Exercise directions » Below is a listing. Quote from it, exactly, the lines from the one containing "translate([0, 0, frame_h])" down to the one containing "bpy.context.view_layer.update()", both ends included, and nothing else.

Provided records »

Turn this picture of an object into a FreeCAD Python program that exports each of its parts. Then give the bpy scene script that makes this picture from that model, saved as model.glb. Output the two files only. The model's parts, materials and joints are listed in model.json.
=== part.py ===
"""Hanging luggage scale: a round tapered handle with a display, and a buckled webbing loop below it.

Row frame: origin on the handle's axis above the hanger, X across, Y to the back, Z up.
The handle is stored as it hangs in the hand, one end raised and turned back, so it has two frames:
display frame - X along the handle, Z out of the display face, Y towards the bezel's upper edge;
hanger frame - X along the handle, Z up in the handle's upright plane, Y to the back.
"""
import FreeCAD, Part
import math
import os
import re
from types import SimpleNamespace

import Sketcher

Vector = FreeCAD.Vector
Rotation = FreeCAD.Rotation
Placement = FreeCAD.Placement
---
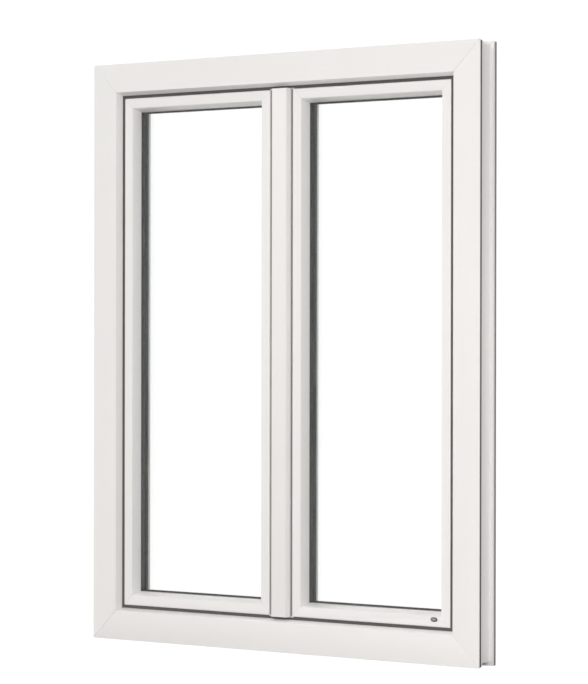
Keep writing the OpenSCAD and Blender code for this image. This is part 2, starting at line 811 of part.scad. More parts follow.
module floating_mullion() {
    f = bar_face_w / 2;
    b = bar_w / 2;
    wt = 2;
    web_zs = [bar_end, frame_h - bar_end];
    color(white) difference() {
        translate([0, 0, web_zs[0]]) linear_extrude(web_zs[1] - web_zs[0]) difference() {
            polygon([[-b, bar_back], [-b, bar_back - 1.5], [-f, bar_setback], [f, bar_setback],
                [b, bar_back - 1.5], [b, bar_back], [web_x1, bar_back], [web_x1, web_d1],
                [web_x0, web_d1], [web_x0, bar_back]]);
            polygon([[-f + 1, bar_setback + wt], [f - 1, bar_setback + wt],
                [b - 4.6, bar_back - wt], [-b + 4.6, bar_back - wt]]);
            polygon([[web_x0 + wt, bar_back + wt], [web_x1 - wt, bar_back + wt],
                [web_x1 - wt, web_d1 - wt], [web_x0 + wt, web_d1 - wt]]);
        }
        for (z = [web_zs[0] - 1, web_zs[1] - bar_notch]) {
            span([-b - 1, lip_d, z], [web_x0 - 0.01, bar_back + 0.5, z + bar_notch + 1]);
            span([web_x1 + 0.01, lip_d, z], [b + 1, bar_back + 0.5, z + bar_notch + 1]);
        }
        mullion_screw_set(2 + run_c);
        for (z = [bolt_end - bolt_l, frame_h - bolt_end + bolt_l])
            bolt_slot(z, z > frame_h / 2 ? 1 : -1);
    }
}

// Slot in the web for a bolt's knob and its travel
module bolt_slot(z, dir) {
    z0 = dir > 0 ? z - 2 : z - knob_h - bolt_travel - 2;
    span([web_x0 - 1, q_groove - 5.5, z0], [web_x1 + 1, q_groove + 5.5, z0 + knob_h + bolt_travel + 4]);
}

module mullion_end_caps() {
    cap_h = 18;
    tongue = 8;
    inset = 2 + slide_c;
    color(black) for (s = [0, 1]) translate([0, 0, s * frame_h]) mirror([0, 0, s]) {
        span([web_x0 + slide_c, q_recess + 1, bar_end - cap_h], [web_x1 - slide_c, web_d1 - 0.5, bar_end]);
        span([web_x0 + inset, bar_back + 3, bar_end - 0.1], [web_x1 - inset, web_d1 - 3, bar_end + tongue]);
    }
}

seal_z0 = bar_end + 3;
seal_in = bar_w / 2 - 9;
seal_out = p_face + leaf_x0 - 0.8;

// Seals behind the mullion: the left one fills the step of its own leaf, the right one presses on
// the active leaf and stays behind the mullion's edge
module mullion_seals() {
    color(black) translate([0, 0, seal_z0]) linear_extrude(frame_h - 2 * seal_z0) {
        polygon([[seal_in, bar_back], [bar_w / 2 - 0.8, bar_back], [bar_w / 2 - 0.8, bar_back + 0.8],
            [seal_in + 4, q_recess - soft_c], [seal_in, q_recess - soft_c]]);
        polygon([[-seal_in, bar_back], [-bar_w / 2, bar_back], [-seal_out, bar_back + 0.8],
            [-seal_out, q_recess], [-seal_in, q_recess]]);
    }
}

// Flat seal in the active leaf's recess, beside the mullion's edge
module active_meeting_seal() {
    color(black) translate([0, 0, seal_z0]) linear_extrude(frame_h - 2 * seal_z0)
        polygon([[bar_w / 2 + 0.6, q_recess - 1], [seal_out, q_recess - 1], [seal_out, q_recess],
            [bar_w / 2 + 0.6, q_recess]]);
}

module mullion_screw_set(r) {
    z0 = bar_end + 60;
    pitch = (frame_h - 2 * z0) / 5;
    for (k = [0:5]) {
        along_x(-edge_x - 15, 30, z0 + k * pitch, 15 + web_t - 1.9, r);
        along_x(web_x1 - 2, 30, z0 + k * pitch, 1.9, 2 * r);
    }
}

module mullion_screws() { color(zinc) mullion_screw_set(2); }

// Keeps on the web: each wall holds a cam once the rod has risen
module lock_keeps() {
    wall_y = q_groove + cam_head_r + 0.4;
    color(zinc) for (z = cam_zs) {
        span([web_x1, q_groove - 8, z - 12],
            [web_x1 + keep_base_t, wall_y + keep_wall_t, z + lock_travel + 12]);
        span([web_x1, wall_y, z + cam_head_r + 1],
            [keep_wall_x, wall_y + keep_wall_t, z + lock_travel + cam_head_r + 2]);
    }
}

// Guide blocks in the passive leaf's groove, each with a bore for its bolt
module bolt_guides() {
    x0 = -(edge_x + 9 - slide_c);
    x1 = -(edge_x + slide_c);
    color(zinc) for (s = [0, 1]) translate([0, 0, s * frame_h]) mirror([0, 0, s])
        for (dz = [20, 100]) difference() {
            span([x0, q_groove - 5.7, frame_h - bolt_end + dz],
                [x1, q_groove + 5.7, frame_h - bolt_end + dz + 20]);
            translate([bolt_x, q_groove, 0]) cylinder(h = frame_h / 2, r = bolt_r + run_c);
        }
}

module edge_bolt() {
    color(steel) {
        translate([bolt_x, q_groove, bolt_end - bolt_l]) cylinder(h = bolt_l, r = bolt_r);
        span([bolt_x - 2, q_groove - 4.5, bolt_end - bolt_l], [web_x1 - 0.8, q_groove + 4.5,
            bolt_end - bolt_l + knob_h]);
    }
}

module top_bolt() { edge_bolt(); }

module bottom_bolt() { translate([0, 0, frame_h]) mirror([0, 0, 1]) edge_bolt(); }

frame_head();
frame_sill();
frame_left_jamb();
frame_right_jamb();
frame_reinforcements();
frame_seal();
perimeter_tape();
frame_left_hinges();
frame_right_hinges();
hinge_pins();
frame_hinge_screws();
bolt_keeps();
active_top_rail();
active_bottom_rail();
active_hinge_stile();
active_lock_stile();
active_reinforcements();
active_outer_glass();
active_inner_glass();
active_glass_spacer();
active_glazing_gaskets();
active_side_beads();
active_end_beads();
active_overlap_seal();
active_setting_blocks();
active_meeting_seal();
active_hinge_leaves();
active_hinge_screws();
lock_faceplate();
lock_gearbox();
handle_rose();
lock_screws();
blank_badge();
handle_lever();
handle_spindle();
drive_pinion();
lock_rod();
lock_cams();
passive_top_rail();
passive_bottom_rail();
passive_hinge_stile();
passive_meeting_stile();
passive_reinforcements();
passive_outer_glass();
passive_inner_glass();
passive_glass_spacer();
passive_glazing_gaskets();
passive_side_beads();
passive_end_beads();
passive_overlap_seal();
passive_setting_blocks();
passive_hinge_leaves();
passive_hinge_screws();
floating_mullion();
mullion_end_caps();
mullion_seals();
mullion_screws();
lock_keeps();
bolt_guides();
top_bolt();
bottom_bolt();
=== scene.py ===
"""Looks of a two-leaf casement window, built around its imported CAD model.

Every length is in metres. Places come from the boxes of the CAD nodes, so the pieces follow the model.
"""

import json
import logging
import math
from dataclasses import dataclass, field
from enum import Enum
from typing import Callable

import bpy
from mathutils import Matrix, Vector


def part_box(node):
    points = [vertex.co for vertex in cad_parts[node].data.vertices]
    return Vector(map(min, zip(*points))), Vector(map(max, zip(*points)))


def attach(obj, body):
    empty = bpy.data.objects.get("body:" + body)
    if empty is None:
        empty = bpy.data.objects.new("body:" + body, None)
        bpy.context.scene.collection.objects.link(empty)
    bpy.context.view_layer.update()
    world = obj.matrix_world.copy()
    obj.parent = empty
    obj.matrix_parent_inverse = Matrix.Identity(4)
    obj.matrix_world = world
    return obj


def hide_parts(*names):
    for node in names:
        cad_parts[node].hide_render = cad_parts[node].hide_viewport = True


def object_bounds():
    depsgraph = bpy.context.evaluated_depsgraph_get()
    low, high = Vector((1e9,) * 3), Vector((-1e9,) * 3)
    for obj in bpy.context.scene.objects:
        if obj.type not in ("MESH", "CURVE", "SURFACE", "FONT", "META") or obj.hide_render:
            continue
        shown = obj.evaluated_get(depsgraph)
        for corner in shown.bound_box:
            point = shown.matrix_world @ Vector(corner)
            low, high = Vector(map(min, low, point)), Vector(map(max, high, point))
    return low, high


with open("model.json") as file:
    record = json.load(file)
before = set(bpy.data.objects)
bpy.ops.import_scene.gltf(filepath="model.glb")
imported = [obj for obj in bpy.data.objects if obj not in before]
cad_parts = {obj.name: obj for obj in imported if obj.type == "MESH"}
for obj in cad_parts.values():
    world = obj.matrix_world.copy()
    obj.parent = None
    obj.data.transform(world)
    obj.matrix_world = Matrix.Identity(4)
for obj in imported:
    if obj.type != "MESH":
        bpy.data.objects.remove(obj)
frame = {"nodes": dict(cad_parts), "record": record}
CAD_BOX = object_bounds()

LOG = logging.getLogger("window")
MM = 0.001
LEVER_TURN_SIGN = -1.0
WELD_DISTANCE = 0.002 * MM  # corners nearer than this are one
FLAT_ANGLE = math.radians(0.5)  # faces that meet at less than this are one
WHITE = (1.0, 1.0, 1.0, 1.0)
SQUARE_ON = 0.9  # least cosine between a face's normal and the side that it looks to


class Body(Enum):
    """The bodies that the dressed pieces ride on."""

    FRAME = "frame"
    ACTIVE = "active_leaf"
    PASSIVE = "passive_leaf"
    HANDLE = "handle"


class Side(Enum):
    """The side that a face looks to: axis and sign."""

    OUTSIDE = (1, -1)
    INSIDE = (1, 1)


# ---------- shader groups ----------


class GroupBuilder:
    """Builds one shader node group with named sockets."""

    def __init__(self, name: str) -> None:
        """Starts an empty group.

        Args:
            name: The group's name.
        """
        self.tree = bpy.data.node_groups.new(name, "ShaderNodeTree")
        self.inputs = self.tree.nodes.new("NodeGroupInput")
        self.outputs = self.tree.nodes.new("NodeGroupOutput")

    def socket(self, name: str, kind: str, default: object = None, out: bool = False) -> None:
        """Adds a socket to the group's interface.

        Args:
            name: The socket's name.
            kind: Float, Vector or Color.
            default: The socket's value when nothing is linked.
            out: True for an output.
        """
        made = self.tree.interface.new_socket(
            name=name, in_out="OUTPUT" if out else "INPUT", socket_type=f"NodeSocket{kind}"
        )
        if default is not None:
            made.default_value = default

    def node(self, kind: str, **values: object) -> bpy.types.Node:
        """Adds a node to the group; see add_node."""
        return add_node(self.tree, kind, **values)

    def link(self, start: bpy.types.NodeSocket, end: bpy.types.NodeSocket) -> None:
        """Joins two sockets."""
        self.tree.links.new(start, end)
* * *
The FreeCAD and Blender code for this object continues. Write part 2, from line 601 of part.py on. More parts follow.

Solution »
module bottom_bolt() { translate([0, 0, frame_h]) mirror([0, 0, 1]) edge_bolt(); }

frame_head();
frame_sill();
frame_left_jamb();
frame_right_jamb();
frame_reinforcements();
frame_seal();
perimeter_tape();
frame_left_hinges();
frame_right_hinges();
hinge_pins();
frame_hinge_screws();
bolt_keeps();
active_top_rail();
active_bottom_rail();
active_hinge_stile();
active_lock_stile();
active_reinforcements();
active_outer_glass();
active_inner_glass();
active_glass_spacer();
active_glazing_gaskets();
active_side_beads();
active_end_beads();
active_overlap_seal();
active_setting_blocks();
active_meeting_seal();
active_hinge_leaves();
active_hinge_screws();
lock_faceplate();
lock_gearbox();
handle_rose();
lock_screws();
blank_badge();
handle_lever();
handle_spindle();
drive_pinion();
lock_rod();
lock_cams();
passive_top_rail();
passive_bottom_rail();
passive_hinge_stile();
passive_meeting_stile();
passive_reinforcements();
passive_outer_glass();
passive_inner_glass();
passive_glass_spacer();
passive_glazing_gaskets();
passive_side_beads();
passive_end_beads();
passive_overlap_seal();
passive_setting_blocks();
passive_hinge_leaves();
passive_hinge_screws();
floating_mullion();
mullion_end_caps();
mullion_seals();
mullion_screws();
lock_keeps();
bolt_guides();
top_bolt();
bottom_bolt();
=== scene.py ===
"""Looks of a two-leaf casement window, built around its imported CAD model.

Every length is in metres. Places come from the boxes of the CAD nodes, so the pieces follow the model.
"""

import json
import logging
import math
from dataclasses import dataclass, field
from enum import Enum
from typing import Callable

import bpy
from mathutils import Matrix, Vector


def part_box(node):
    points = [vertex.co for vertex in cad_parts[node].data.vertices]
    return Vector(map(min, zip(*points))), Vector(map(max, zip(*points)))


def attach(obj, body):
    empty = bpy.data.objects.get("body:" + body)
    if empty is None:
        empty = bpy.data.objects.new("body:" + body, None)
        bpy.context.scene.collection.objects.link(empty)
    bpy.context.view_layer.update()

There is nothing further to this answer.